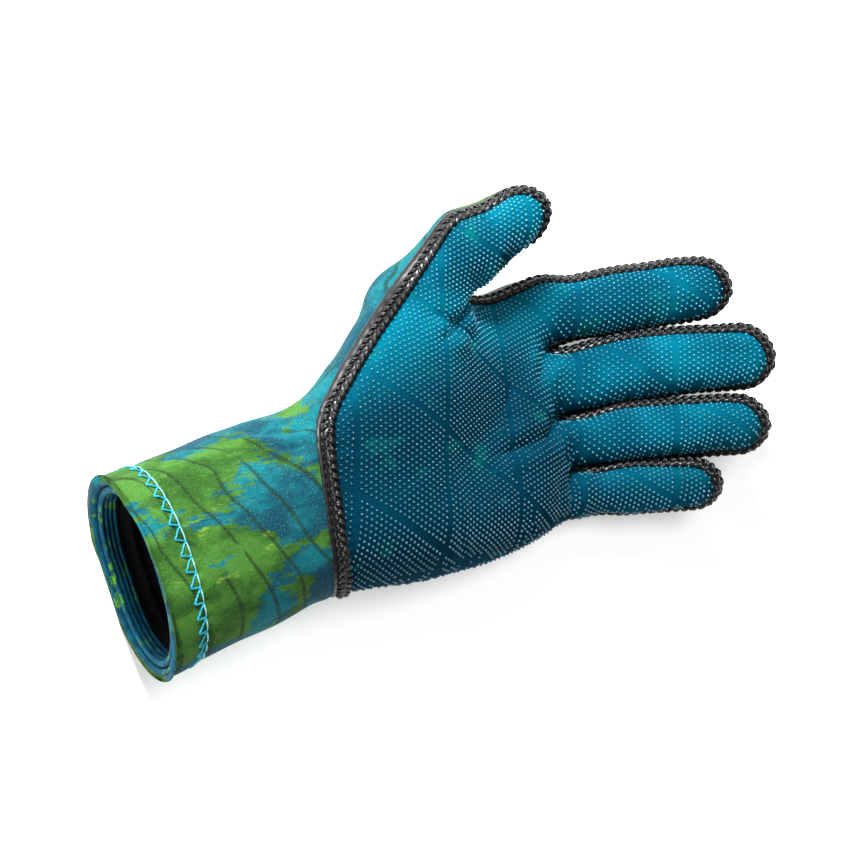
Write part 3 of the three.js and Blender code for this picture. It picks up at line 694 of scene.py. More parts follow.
def join_parts(name, parts, *materials):
    """One mesh of several parts, each given as points, quads, end caps and each quad's material index."""
    count, points, quads, caps, kinds = 0, [], [], [], []
    for part_points, part_quads, part_caps, kind in parts:
        points.append(part_points)
        quads.append(part_quads + count)
        caps.append(part_caps + count)
        kinds.append(kind)
        count += len(part_points)
    mesh = make_mesh(name, np.concatenate(points), *quads, *caps)
    paint(mesh, np.concatenate(kinds + [np.zeros(len(cap)) for cap in caps]), *materials)
    return mesh


def tubes(paths, ups, radii, sides=6):
    """Thin closed tubes along paths, as points, quads and end caps. paths and ups are paths x points x 3."""
    ahead = unit(np.gradient(paths, axis=1))
    across = unit(np.cross(ahead, ups))
    above = np.cross(across, ahead)
    spread = spokes(across, above, sides)
    points = paths[:, :, None] + spread * np.broadcast_to(radii, paths.shape[:2])[:, :, None, None]
    count, length = paths.shape[:2]
    ids = np.arange(count * length * sides).reshape(count, length, sides)
    caps = np.concatenate([ids[:, 0, ::-1], ids[:, -1]])
    return points.reshape(-1, 3), quads_between(ids[:, :-1], ids[:, 1:]), caps


# ---------------------------------------------------------------- the smooth surface


def refine(points, faces, regions, cut, level):
    """The net's smooth limit surface: points, quads, and each quad's region and place on the flat cut."""
    mesh = bpy.data.meshes.new("hand_net")
    mesh.from_pydata(points.tolist(), [], [list(f) for f in faces])
    tag = mesh.attributes.new("region", "INT", "FACE")
    tag.data.foreach_set("value", np.array(regions, dtype=np.int32))
    layer = mesh.uv_layers.new(name="cut")
    corners = np.concatenate([cut[list(f)] for f in faces])
    layer.data.foreach_set("uv", corners.astype(np.float32).ravel())
    holder = bpy.data.objects.new("hand_net", mesh)
    bpy.context.scene.collection.objects.link(holder)
    subdivide = holder.modifiers.new("Smooth", "SUBSURF")
    subdivide.levels = level
    subdivide.use_limit_surface = True
    subdivide.uv_smooth = "NONE"
    depsgraph = bpy.context.evaluated_depsgraph_get()
    smooth = holder.evaluated_get(depsgraph)
    fine = smooth.to_mesh()
    places = np.empty(len(fine.vertices) * 3)
    fine.vertices.foreach_get("co", places)
    quads = np.empty(len(fine.loops), dtype=np.int32)
    fine.loops.foreach_get("vertex_index", quads)
    tags = np.empty(len(fine.polygons), dtype=np.int32)
    fine.attributes["region"].data.foreach_get("value", tags)
    flat = np.empty(len(fine.loops) * 2)
    fine.uv_layers["cut"].data.foreach_get("uv", flat)
    smooth.to_mesh_clear()
    bpy.data.objects.remove(holder)
    bpy.data.meshes.remove(mesh)
    return places.reshape(-1, 3), quads.reshape(-1, 4), tags, flat.reshape(-1, 4, 2)


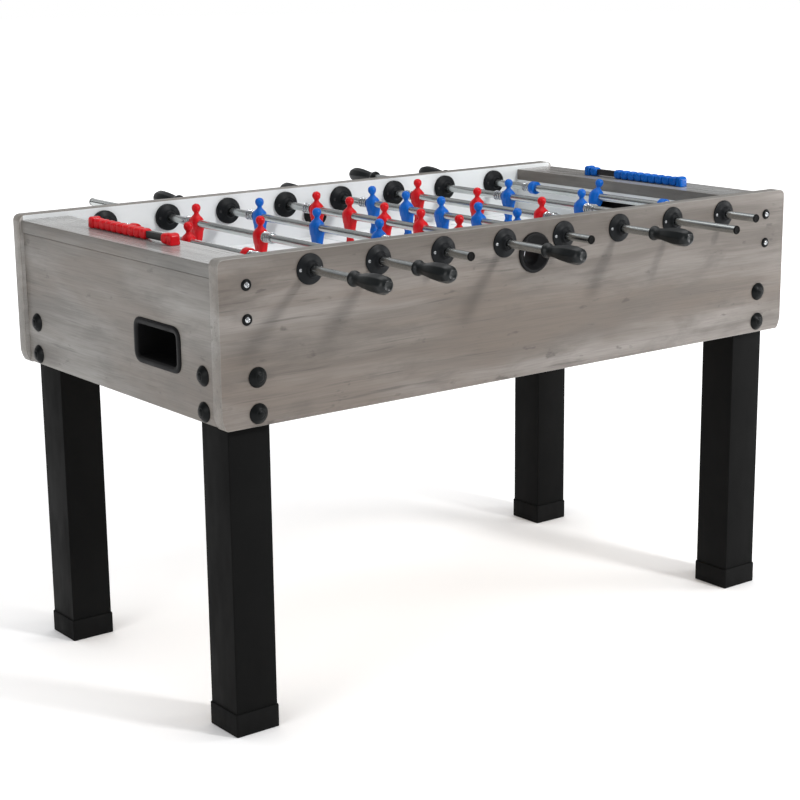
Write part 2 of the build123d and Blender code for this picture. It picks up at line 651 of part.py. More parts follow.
def handle(kind):
    """The moulded grip, its collar towards the table and its long axis along Y."""
    start = -HANDLE_START[kind]
    collar = [(12.4, 0), (14.2, -1.5), (14.4, -7), (12.4, -11), (11.0, -15)]
    swell = [(11.0, -15), (11.3, -23), (13.7, -37), (16.4, -56), (17.5, -74)]
    points = [(radius, start + y, 0) for radius, y in collar]
    bulb = [(radius, start + y, 0) for radius, y in swell]
    end = start - HANDLE_LENGTH
    rim = (8.5, end, 0)
    shoulder = Polyline(*points)
    side = Spline(*bulb, tangents=[(0, -1, 0), (0, -1, 0)])
    nose = Spline(bulb[-1], (15.4, end + 8, 0), rim, tangents=[(0, -1, 0), (-1, 0, 0)])
    close = Polyline(rim, (0, end, 0), (0, start, 0), points[0])
    grip = revolve(make_face([shoulder, side, nose, close]), Axis.Y)
    return grip - disc_y(ROD_RADIUS, start - HANDLE_SOCKET, start)


def rod_cap(kind):
    """The thin plastic plug that closes the rod's bare end."""
    end = BARE_END[kind]
    tip = end - ROD_CAP_THICKNESS
    cap = disc_y(ROD_CAP_RADIUS, tip, end)
    cap = fillet(cap.edges().group_by(Axis.Y)[-1], ROD_CAP_THICKNESS / 2)
    return cap + disc_y(ROD_BORE, tip - ROD_CAP_PLUG, tip)


def place_rod(index):
    """Red rods have their handle on the near side, blue rods on the far side."""
    kind, team, shift, lean = RODS[index]
    turn = 0 if team == RED else 180
    return Pos(ROD_XS[index], shift, ROD_HEIGHT) * Rot(0, lean, 0) * Rot(0, 0, turn)


# ---------------------------------------------------------------- score counters
def bead():
    """A square bead with a square hole, its middle at the origin."""
    half = BEAD_SIZE / 2
    cube = block((-half, half), (-BEAD_LENGTH / 2, BEAD_LENGTH / 2), (-half, half))
    cube = fillet(cube.edges().filter_by(Axis.X), BEAD_ROUND)
    cube = fillet(cube.faces().sort_by(Axis.X)[0].edges(), BEAD_EDGE)
    cube = fillet(cube.faces().sort_by(Axis.X)[-1].edges(), BEAD_EDGE)
    hole = Box(BAR_WIDTH + 2 * BAR_CLEARANCE, BEAD_LENGTH, BAR_HEIGHT + 2 * BAR_CLEARANCE)
    return cube - hole


def post(turn):
    """An end post of the counter: rounded on top at its outer end; turn is -1 or 1 along Y."""
    top = POST_SIZE - BEAD_SIZE / 2 - BEAD_LIFT
    foot = -BEAD_SIZE / 2 - BEAD_LIFT
    inner = turn * (COUNTER_LENGTH / 2 - POST_LENGTH)
    outer = turn * COUNTER_LENGTH / 2
    body = block((-POST_SIZE / 2, POST_SIZE / 2), (inner, outer), (foot, top))
    edges = body.edges().filter_by(Axis.X).group_by(Axis.Z)[-1].sort_by(Axis.Y)
    return fillet(edges[-1 if turn > 0 else 0], POST_ROUND)


def counter():
    """The bar, posts and beads of one counter, in its own frame, scored bead towards -Y."""
    inner = COUNTER_LENGTH / 2 - POST_LENGTH
    bar = Box(BAR_WIDTH, 2 * inner, BAR_HEIGHT)
    posts = [post(turn) for turn in SIDES]
    first = inner - BEAD_LENGTH / 2 - BEAD_GAP
    waiting = [Pos(0, first - n * BEAD_LENGTH, 0) * bead() for n in range(COUNTER_BEADS - 2)]
    upcoming = Pos(0, first - (COUNTER_BEADS - 2) * BEAD_LENGTH - BEAD_GAP, 0) * bead()
    scored = Pos(0, -first, 0) * bead()
    return [bar], posts, waiting, [upcoming], [scored]


def counter_place(end):
    """The red counter on the left shelf, the blue one turned round on the right shelf."""
    middle = COUNTER_LEFT_Y if end < 0 else COUNTER_RIGHT_Y
    height = CAP_TOP + BEAD_LIFT + BEAD_SIZE / 2
    return Pos(end * COUNTER_X, middle, height) * Rot(0, 0, 0 if end < 0 else 180)


# ---------------------------------------------------------------- write every node
def save_cabinet():
    save("side_panel_near", [side_panel(-1)])
    save("side_panel_far", [side_panel(1)])
    save("end_panel_left", [end_panel_left()])
    save("end_panel_right", [half_turn(end_panel_left())])
    save("cap_boards", [cap_board_left(), half_turn(cap_board_left())])
    save("goal_walls", [goal_wall_left(), half_turn(goal_wall_left())])
    save("playfield", [playfield()])
    save("base_board", [base_board()])
    save("corner_blocks", [corner_block(sx, sy) for sx, sy in CORNERS])
    save("legs", [leg(sx, sy) for sx, sy in CORNERS])
    save("foot_caps", [foot_cap(sx, sy) for sx, sy in CORNERS])
    bolts, caps = leg_fasteners()
    screws, cups = panel_screws()
    save("leg_bolts", bolts)
    save("bolt_caps", caps + cups)
    save("panel_screws", screws)
    save("ball_inlets", ball_inlet(-1) + ball_inlet(1))
    save("return_cups", [return_cup_left(), half_turn(return_cup_left())])
    save("ball_chutes", [ball_chute_left(), half_turn(ball_chute_left())])


def save_flanges():
    discs, screws = [], []
    for side in SIDES:
        for place, hub, rim in flange_places(side):
            discs.append(place * flange(hub, rim))
            screws += [place * flange_screw(turn, rim) for turn in SIDES]
    save("flanges", discs)
    save("flange_screws", screws)


def save_rods():
    for index, (kind, team, _, _) in enumerate(RODS):
        name = f"rod_{index + 1}"
        place = place_rod(index)
        still = Pos(ROD_XS[index], 0, ROD_HEIGHT)
        save(f"{name}_tube", [place * piece for piece in rod_hardware(kind)])
        save(f"{name}_players_{team}", [place * piece for piece in rod_players(kind)])
        save(f"{name}_grip", [place * handle(kind), place * rod_cap(kind)])
        save(f"{name}_bushes", [still * bush(side) for side in SIDES])


def save_counters():
    bars = []
    for end, team in ((-1, RED), (1, BLUE)):
        place = counter_place(end)
        bar, posts, waiting, upcoming, scored = counter()
        bars += [place * piece for piece in bar]
        save(f"score_posts_{team}", [place * piece for piece in posts])
        save(f"score_beads_{team}_waiting", [place * piece for piece in waiting])
        save(f"score_bead_{team}_next", [place * piece for piece in upcoming])
        save(f"score_bead_{team}_scored", [place * piece for piece in scored])
    save("score_bars", bars)


os.makedirs("parts", exist_ok=True)
save_cabinet()
save_flanges()
save_rods()
save_counters()
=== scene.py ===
import math

import bmesh
import bpy
from mathutils import Matrix, Vector


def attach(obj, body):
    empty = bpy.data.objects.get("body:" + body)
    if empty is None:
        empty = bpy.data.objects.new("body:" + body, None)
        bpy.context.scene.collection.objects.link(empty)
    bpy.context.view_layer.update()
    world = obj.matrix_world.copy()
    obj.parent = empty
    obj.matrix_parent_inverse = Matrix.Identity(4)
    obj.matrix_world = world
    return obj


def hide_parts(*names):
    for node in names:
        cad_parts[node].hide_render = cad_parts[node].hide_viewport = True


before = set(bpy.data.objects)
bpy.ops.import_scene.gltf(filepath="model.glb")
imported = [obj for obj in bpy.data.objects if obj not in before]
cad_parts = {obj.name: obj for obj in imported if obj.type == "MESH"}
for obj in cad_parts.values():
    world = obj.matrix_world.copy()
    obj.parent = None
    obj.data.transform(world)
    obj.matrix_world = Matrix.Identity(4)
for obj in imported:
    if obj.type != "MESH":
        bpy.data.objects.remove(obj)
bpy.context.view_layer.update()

# Shapes below are written in millimetres in the row frame and scaled once, when a piece is made.
MM = 0.001
RED, BLUE = "red", "blue"
SIDES = (-1, 1)
CORNERS = [(sx, sy) for sx in SIDES for sy in SIDES]

# ---------------------------------------------------------------- sizes of the CAD model
HALF_LENGTH, HALF_WIDTH = 715.0, 386.0
BOX_BOTTOM, SIDE_BOTTOM, TABLE_TOP = 587.0, 583.5, 885.0
INNER_Y = 358.0
SIDE_TOP_RADIUS, FOOT_DROP, FOOT_ARC = 15.0, 30.0, 50.0
END_OUTER_X, END_INNER_X = 707.0, 687.0
CAP_OUTER_X, CAP_INNER_X = 710.5, 604.5
CAP_BOTTOM, CAP_TOP = 849.5, 874.5
JOINT_LINE = 1.2
FIELD_BOTTOM, FIELD_TOP, FIELD_LET_IN = 764.0, 772.0, 3.0
GOAL_WALL_BACK, GOAL_WALL_BOTTOM = 616.5, 704.0
GOAL_HALF_WIDTH, GOAL_TOP = 95.0, 834.0
LEG_X, LEG_Y, LEG_HALF, LEG_ROOM = 643.0, 314.0, 44.0, 30.0
LEG_BOTTOM, LEG_TOP = 4.0, 700.0
FOOT_HALF, FOOT_HEIGHT = 46.3, 44.0
BOLT_HEIGHTS = (607.0, 672.0)
BOLT_X, BOLT_Y = 640.0, 316.0
CAP_RADIUS, CAP_RISE = 18.7, 11.0
CAP_WALL, CAP_CREASE_RADIUS, CAP_CREASE_DEPTH = 1.2, 7.4, 0.9
SCREW_X, SCREW_HEIGHTS = 658.0, (776.0, 837.0)
# Screw heads: radius, rise above the seat and depth of the foot in the hole.
PANEL_SCREW, FLANGE_SCREW = (6.0, 4.6, 30.0), (3.3, 1.9, 6.0)
ROD_XS = [(n - 3.5) * 150.0 for n in range(8)]
ROD_HEIGHT, ROD_RADIUS, ROD_HOLE_RADIUS = 850.0, 8.0, 15.0
FLANGE_RADIUS, FLANGE_SCREW_PITCH = 28.0, 21.5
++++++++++
• [Goal] Write out, exactly as they stand, the lines from the one containing "piece in posts])" through the one containing "CORNERS = [(sx, sy)", both ends included.

• [Worked solution]
        save(f"score_posts_{team}", [place * piece for piece in posts])
        save(f"score_beads_{team}_waiting", [place * piece for piece in waiting])
        save(f"score_bead_{team}_next", [place * piece for piece in upcoming])
        save(f"score_bead_{team}_scored", [place * piece for piece in scored])
    save("score_bars", bars)


os.makedirs("parts", exist_ok=True)
save_cabinet()
save_flanges()
save_rods()
save_counters()
=== scene.py ===
import math

import bmesh
import bpy
from mathutils import Matrix, Vector


def attach(obj, body):
    empty = bpy.data.objects.get("body:" + body)
    if empty is None:
        empty = bpy.data.objects.new("body:" + body, None)
        bpy.context.scene.collection.objects.link(empty)
    bpy.context.view_layer.update()
    world = obj.matrix_world.copy()
    obj.parent = empty
    obj.matrix_parent_inverse = Matrix.Identity(4)
    obj.matrix_world = world
    return obj


def hide_parts(*names):
    for node in names:
        cad_parts[node].hide_render = cad_parts[node].hide_viewport = True


before = set(bpy.data.objects)
bpy.ops.import_scene.gltf(filepath="model.glb")
imported = [obj for obj in bpy.data.objects if obj not in before]
cad_parts = {obj.name: obj for obj in imported if obj.type == "MESH"}
for obj in cad_parts.values():
    world = obj.matrix_world.copy()
    obj.parent = None
    obj.data.transform(world)
    obj.matrix_world = Matrix.Identity(4)
for obj in imported:
    if obj.type != "MESH":
        bpy.data.objects.remove(obj)
bpy.context.view_layer.update()

# Shapes below are written in millimetres in the row frame and scaled once, when a piece is made.
MM = 0.001
RED, BLUE = "red", "blue"
SIDES = (-1, 1)
CORNERS = [(sx, sy) for sx in SIDES for sy in SIDES]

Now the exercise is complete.